# Need some shaft advice



## Andrewbrookeuk (Feb 8, 2017)

Need some advice... thanks so much in advance 

Not been playing golf that long and my wife bought me a TaylorMade M2 2017 15 degree Fairway Wood for my birthday. She bought it from American Golf with a stock shaft Reax 55 as they told her that would be a regular shaft 

It's a bit unclear from the American Golf website and the TaylorMade website on which shaft is a regular. I recently went for a club fitting for a set of irons and although i'm not great I was a regular shaft but slightly more towards a stiff shaft which when I swung I didn't really like. 

Options on the American Golf website for a TaylorMade M2 2017 15 degree Fairway Wood are Reax 55 and a Reax 65
http://www.americangolf.co.uk/golf-clubs/fairway-woods/taylormade-m2-2017-fairway-wood-311244.html

On TaylorMafe they say: http://taylormadegolf.co.uk/M2-Fairway/DW-WZ602.html#start=1
Reax 65 X, S
Reax 55 R, A
Reax 45 L 

Questions is before I take the wrapper off do you think that the Reax 55 a regular shaft ? 

Thanks so much


----------



## Alex1975 (Feb 8, 2017)

Before you take the wrapper off I suggest you go back to AG, tell them your Mrs got you the club but that you would like to try both R and S before you start to use it. I would be surprised if they were not obliging. 

For what its worth I would think the 55 is a R.


----------



## Lump (Feb 8, 2017)

where is tells you the weight of the shaft, it'll also tell you what flex it is.


----------



## dufferman (Feb 8, 2017)

If I am not mistaken:

Reax 65 X (Extra Stiff), S (Stiff)
Reax 55 R (Regular), A (Amateur)
Reax 45 L (Ladies)

Some manufacturers will say Senior instead of Amateur. The number relates to the weight of the shaft.

I bought a Reg shaft M2, went back to American Golf with no receipt (but had the wrapper still on it) and swapped for a stiff shaft, with no problems. Best to go have a hit of them both, see some numbers on their simulators or just see which one feels best.
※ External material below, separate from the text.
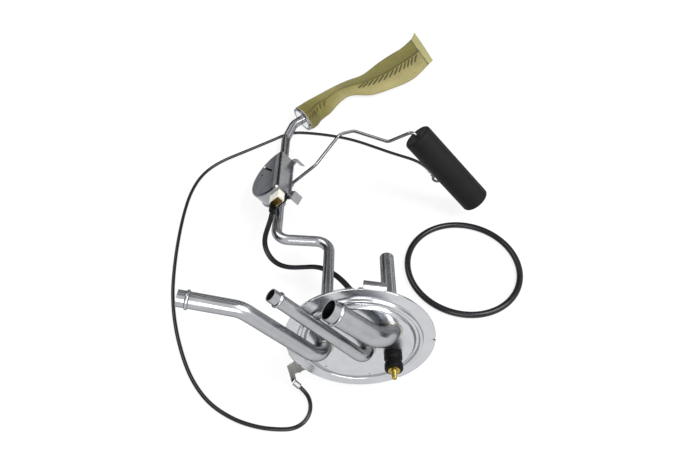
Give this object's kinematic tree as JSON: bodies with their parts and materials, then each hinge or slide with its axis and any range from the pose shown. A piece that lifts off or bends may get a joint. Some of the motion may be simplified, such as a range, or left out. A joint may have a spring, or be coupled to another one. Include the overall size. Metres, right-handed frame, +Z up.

Just in case!


----------



## Andrewbrookeuk (Feb 8, 2017)

Great, thanks mate, much appreciated


----------



## Andrewbrookeuk (Feb 8, 2017)

Thanks so much for all the help, will go back to AG


----------



## Andrewbrookeuk (Feb 8, 2017)

Does anyone know if the shaft is interchange for the TaylorMade M2 2017 15 degree Fairway Wood
Read more at http://forums.golf-monthly.co.uk/showthread.php?90239-Need-some-shaft-advice#x5AEiGyMbOmGhtkJ.99

Thanks so much


----------



## Alex1975 (Feb 8, 2017)

Andrewbrookeuk said:



			Does anyone know if the shaft is interchange for the TaylorMade M2 2017 15 degree Fairway Wood
Read more at http://forums.golf-monthly.co.uk/showthread.php?90239-Need-some-shaft-advice#x5AEiGyMbOmGhtkJ.99

Thanks so much 

Click to expand...


nope


----------



## patricks148 (Feb 8, 2017)

Alex1975 said:



			nope
		
Click to expand...

This, its the M1 that's interchangeable, though you could get someone to pull the shaft and glue a different one in, but would cost.


----------